Centra szkolenia i wielkie slogany. Reuters: Tybetańczycy kierowani masowo do pracy

Źródło:
PAP

Władze Chin kierują tybetańskich rolników do prowadzonych w wojskowym stylu centrów szkolenia. W tych miejscach są oni przyuczani do pracy w fabrykach – podała Agencja Reutera.
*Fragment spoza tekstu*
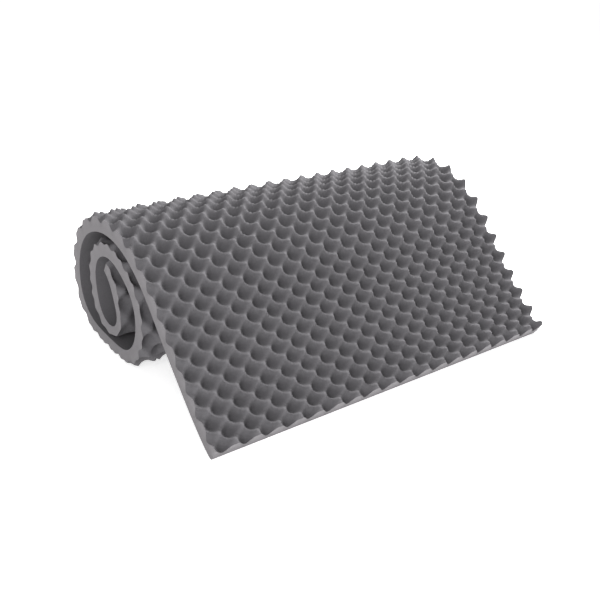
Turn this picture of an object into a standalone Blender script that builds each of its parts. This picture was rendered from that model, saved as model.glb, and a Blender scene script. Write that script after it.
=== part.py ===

Porównała te działania do krytykowanej przez obrońców praw człowieka kampanii w prowincji Sinciang, gdzie wykorzystywani do pracy przymusowej są Ujgurowie.

Pekin określił kontyngenty masowego transferu pracowników rolnych wewnątrz Tybetu i do innych części Chin – ustaliła Agencja Reutera na podstawie setek artykułów w państwowych mediach, dokumentów urzędowych z Tybetu i ofert zakupu wydanych w latach 2016-2020.

Kontyngenty wskazują na szybki rozwój inicjatywy opracowanej z myślą o zapewnieniu chińskiemu przemysłowi lojalnych pracowników, eliminacji "ubóstwa psychicznego" oraz "pokierowaniu mas, by stworzyły szczęśliwe życie własnymi, ciężko pracującymi rękoma" i "poczuły troskę Komitetu Centralnego" Komunistycznej Partii Chin – pisze Reuters, przytaczając slogany używane w dokumentach i artykułach.

Pół miliona przeszkolonych Tybetańczyków

Władze Tybetu ogłosiły, że w pierwszych siedmiu miesiącach roku przeszkolono w ramach tego projektu ponad pół miliona osób, czyli około 15 proc. ludności regionu. Prawie 50 tys. z nich przeniesiono do pracy w innych rejonach Tybetu, a kilka tysięcy trafiło do innych części kraju. Wielu wykonuje nisko płatne prace w przemyśle tekstylnym, budownictwie czy rolnictwie – zaznacza Reuters.

Chińskie MSZ stanowczo zaprzeczyło, jakoby w ramach kampanii wykorzystywano pracę przymusową. "To, co według ludzi z ukrytymi motywami jest pracą przymusową, po prostu nie istnieje. Mamy nadzieję, że społeczność międzynarodowa odróżni dobro od zła, uszanuje fakty i nie da się nabrać na kłamstwa" – napisał resort w oświadczeniu.

Przemieszczanie nadmiaru pracowników rolnych do sektora przemysłowego jest kluczowym elementem kampanii stymulacji gospodarki i eliminacji ubóstwa. Jednak według obrońców praw człowieka w regionach z dużym udziałem mniejszości etnicznych, takich jak Sinciang czy Tybet, programy te kładą silny nacisk na szkolenia ideologiczne. Zarządzanie w stylu wojskowym sugeruje ich zdaniem, że nie zawsze transfery odbywają się całkowicie dobrowolnie.

Poddawani indoktrynacji ideologicznej

W ostatnich latach narasta międzynarodowa krytyka podobnych projektów prowadzonych przez władze w regionie Sinciang, gdzie niektóre z nich łączone są z obozami internowania i masowymi zatrzymaniami. Eksperci ONZ zwracali uwagę na wiarygodne doniesienia o nawet ponad milionie osób, głównie Ujgurów, przetrzymywanych tam w obozach internowania i poddawanych indoktrynacji ideologicznej.

Władze ChRL początkowo zaprzeczały istnieniu sieci obozów, a obecnie określają je jako "ośrodki szkoleń zawodowych" i twierdzą, że wszyscy ich "uczniowie" zakończyli już "naukę". Pekin utrzymuje również, że stanowcza kampania w Sinciangu służy "utrzymaniu stabilności" i ochronie regionu przed terroryzmem, separatyzmem i islamskim ekstremizmem.

Przywódca ChRL Xi Jinping zapowiedział w sierpniu, że Chiny nasilą działania przeciw separatyzmowi w Tybecie, regionie zamieszkanym w 90 proc. przez etnicznych Tybetańczyków. Krytycy, w tym duchowy przywódca Tybetańczyków Dalajlama XIV, oskarżają chińskie władze o "kulturowe ludobójstwo" w regionie. Dalajlama przebywa w Indiach od 1959 roku, gdy zbiegł z Chin po nieudanym powstaniu przeciwko władzom.